╭─ ENTRIES

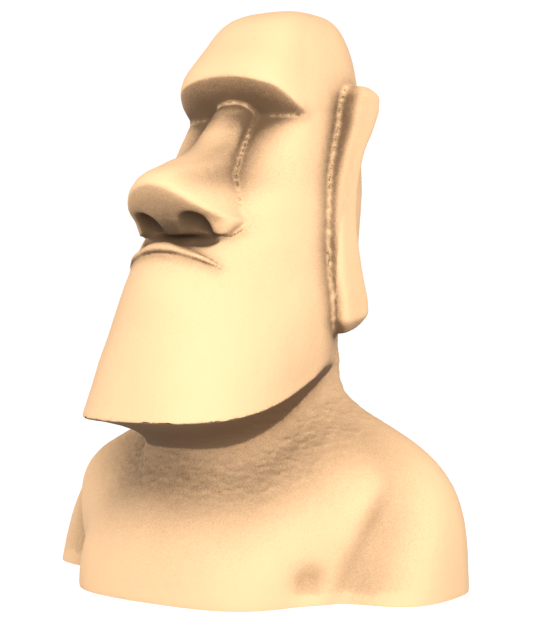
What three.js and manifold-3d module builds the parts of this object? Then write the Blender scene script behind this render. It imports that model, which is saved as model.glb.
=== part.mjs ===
// Moai bust: the head, long ears, neck and shoulders of an Easter Island statue, carved from one
// block of volcanic tuff and cut flat underneath.
//
// Millimetres, +Z up. The face looks along -Y, X = 0 is the plane of symmetry, and the origin is on
// the flat underside.
//
// The block is a stack of level outlines, each an oval that can be squared off, joined by profile
// curves: underside, shoulders, waist of the neck, edge of the jaw, line of the eyes, edge of the
// brow, crown. The nose, the upper lip and the two ears are lofts of their own, joined to it.

import * as THREE from 'three';
import { ParametricGeometry } from 'three/addons/geometries/ParametricGeometry.js';
import { mergeVertices } from 'three/addons/utils/BufferGeometryUtils.js';
import Module from 'manifold-3d';

// ---------------------------------------------------------------------------------------------
// Driving dimensions (mm)
// ---------------------------------------------------------------------------------------------

// Heights above the underside.
const HEIGHT = 2370;
const BROW_Z = 2035;
const EYE_Z = 1877;
const JAW_Z = 687;
const NECK_FRONT_Z = 560;
const NECK_BACK_Z = 880;

// Level outlines: half-width, Y of the front, of the widest point and of the back, and how square
// the front and the back are (2 is an ellipse, more is squarer).
const BASE = { half: 930, front: -590, middle: 175, back: 600, squareFront: 2.28, squareBack: 2.2 };
const NECK = { half: 330, front: -420, middle: 100, back: 505, squareFront: 2.3, squareBack: 2.3 };
const JAW = { half: 395, front: -715, middle: -100, back: 560, squareFront: 3.0, squareBack: 2.3 };
const EYES = { half: 305, front: 12, middle: 300, back: 700, squareFront: 5.0, squareBack: 2.5 };
const BROW = { half: 310, front: -130, middle: 270, back: 700, squareFront: 3.2, squareBack: 2.5 };

// The face between the jaw and the eyes: share of the height, then the outline there.
const FACE = [
  { at: 0, ...JAW },
  { at: 0.27, half: 390, front: -618, middle: 30, back: 610, squareFront: 2.35, squareBack: 2.4 },
  { at: 0.53, half: 361, front: -502, middle: 140, back: 650, squareFront: 2.0, squareBack: 2.5 },
  { at: 0.565, half: 360, front: -455, middle: 150, back: 655, squareFront: 2.08, squareBack: 2.5 },
  { at: 0.6, half: 358, front: -385, middle: 160, back: 660, squareFront: 2.25, squareBack: 2.5 },
  { at: 0.67, half: 353, front: -335, middle: 180, back: 670, squareFront: 2.45, squareBack: 2.5 },
  { at: 0.8, half: 332, front: -205, middle: 220, back: 685, squareFront: 2.9, squareBack: 2.5 },
  { at: 1, ...EYES },
];

// The crown gathers to a point over the back of the head.
const CROWN_Y = 545;

// The jaw edge climbs towards the ears: rise per mm squared behind the chin, up to a limit.
const JAW_RISE = 0.0003;
const JAW_RISE_END = 400;
const NAPE_TAPER = 0.13;

// The outline of the brow draws in at the temples.
const TEMPLE_TAPER = 0.97;

// Carving in the front of the shoulders: the soft groove between chest and upper arm, the hollow
// beside the chest, and the small dent next to the groove.
const GROOVE_DEPTH = 100;
const HOLLOW_DEPTH = 150;
const DENT_DEPTH = 32;

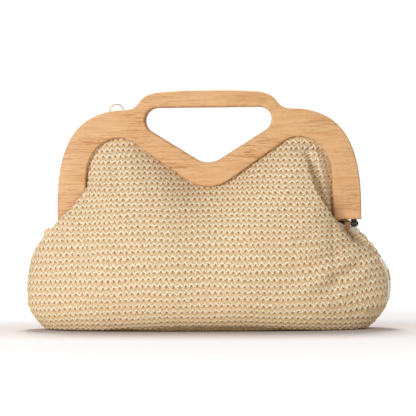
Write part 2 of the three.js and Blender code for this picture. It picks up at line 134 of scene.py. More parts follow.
def mix_node(material, fac, a, b, blend="MIX"):
    node = add_node(material, "ShaderNodeMix", data_type="RGBA", blend_type=blend)
    for socket, value in ((node.inputs[0], fac), (node.inputs[6], a), (node.inputs[7], b)):
        if isinstance(value, (int, float)):
            socket.default_value = value
        elif isinstance(value, tuple):
            socket.default_value = (*value, 1)
        else:
            link(material, value, socket)
    return node.outputs[2]


def noise_node(material, vector, scale, detail=4.0, roughness=0.5, distortion=0.0):
    node = add_node(material, "ShaderNodeTexNoise")
    node.inputs["Scale"].default_value = scale
    node.inputs["Detail"].default_value = detail
    node.inputs["Roughness"].default_value = roughness
    node.inputs["Distortion"].default_value = distortion
    link(material, vector, node.inputs["Vector"])
    return node.outputs["Fac"]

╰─

WRITTEN PROBLEM: Reproduce exactly the line containing "Write part 2" and every line after it through the end of the records above, and nothing else.

TASK OUTPUT:
Write part 2 of the three.js and Blender code for this picture. It picks up at line 134 of scene.py. More parts follow.
def mix_node(material, fac, a, b, blend="MIX"):
    node = add_node(material, "ShaderNodeMix", data_type="RGBA", blend_type=blend)
    for socket, value in ((node.inputs[0], fac), (node.inputs[6], a), (node.inputs[7], b)):
        if isinstance(value, (int, float)):
            socket.default_value = value
        elif isinstance(value, tuple):
            socket.default_value = (*value, 1)
        else:
            link(material, value, socket)
    return node.outputs[2]


def noise_node(material, vector, scale, detail=4.0, roughness=0.5, distortion=0.0):
    node = add_node(material, "ShaderNodeTexNoise")
    node.inputs["Scale"].default_value = scale
    node.inputs["Detail"].default_value = detail
    node.inputs["Roughness"].default_value = roughness
    node.inputs["Distortion"].default_value = distortion
    link(material, vector, node.inputs["Vector"])
    return node.outputs["Fac"]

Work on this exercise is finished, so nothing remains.